Gov. Ricketts says Nebraska on COVID-19 red zone list due to ‘bad data’

Back to School

LINCOLN, Neb. (KCAU) – Gov. Ricketts held a back-to-school press conference on Monday at 10 a.m.

Gov. Ricketts was joined by representatives from Nebraska’s state colleges and private institutions of higher learning.

Some of these representatives include Chancellor of the Nebraska State College System Paul Turman, Executive Director of the Council of Independent Nebraska Colleges Foundation Treva Haugaard, and college and university presidents.

Turman spoke about the steps that will help prevent the spread of COVID-19 among students and staff.

“In June, the state’s colleges notified our students that we would be proceeding with in-person delivery for the fall 2020 academic year. Within that, we worked to compress our academic calendar, much like a lot of other institutions around the country. Try to limit the amount of contact days and interaction that our students and faculty would have, being able to start a week earlier,” said Turman.

He also noted social distancing and mask requirements as guidelines for the colleges. Attendance is also expected this year to help with contact tracing.

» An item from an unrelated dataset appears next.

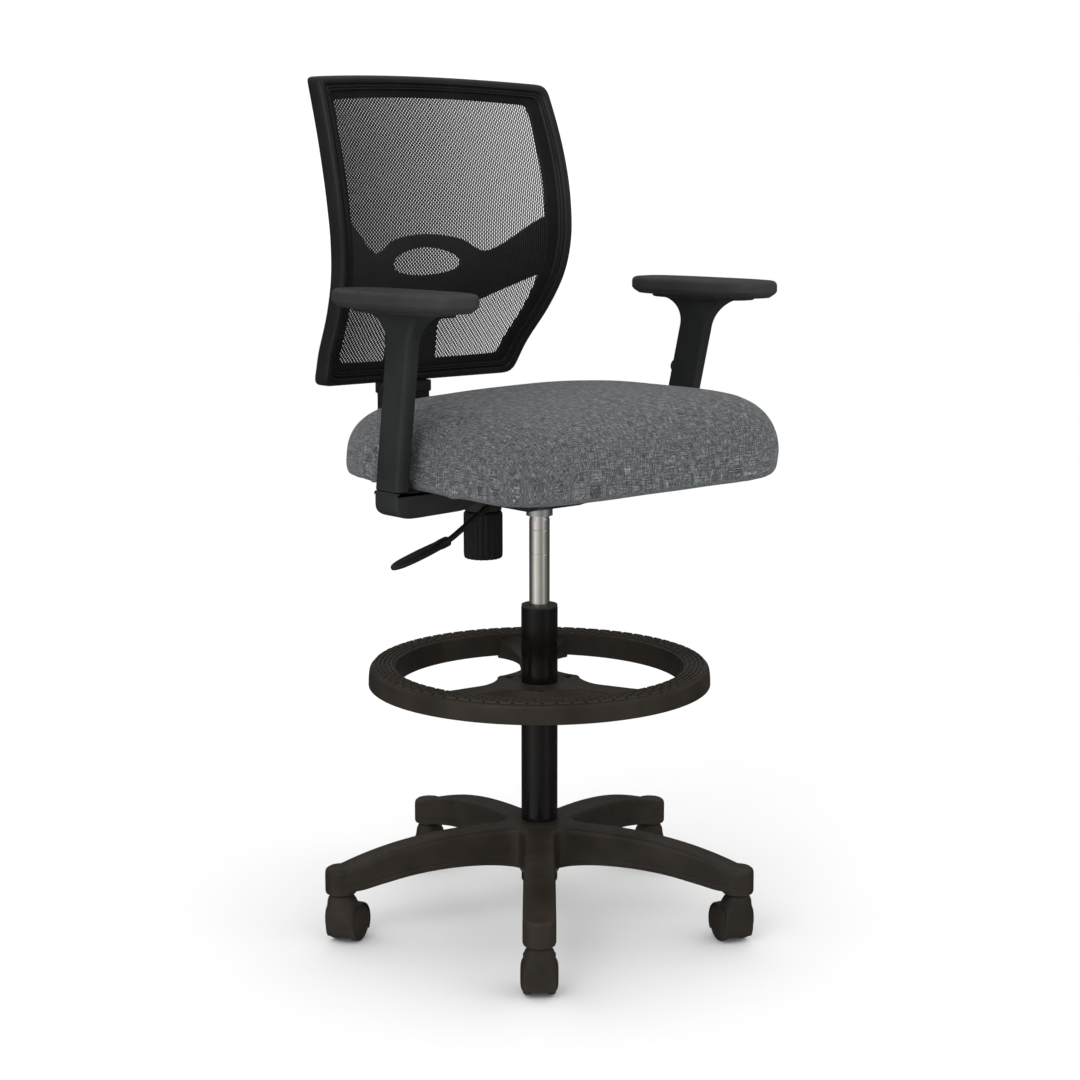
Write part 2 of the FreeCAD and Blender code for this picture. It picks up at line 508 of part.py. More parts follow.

Ricketts continued the press conference by speaking about Nebraska being put in the coronavirus red zone.

“Nebraska was put by the White House and the CDC in their red zone, and part of that was driven by us having – according to them – a 10% positivity rate, which we haven’t had. So, we’re like, what’s going on here? How did we end up on this list? So, we dug into the data, and what we found out, is the White House is using bad data,” said Ricketts.

Ricketts explained the White House could be counting multiple tests on the same person towards the positivity rate, while Nebraska does not record multiple outcomes of a test.

“The White House putting us on that list, in my opinion, was a mistake, and I don’t believe his advisers are serving him, the president, well if they’re giving him bad data about what’s going on here, and don’t take the time to actually get the right data from the states,” said Ricketts.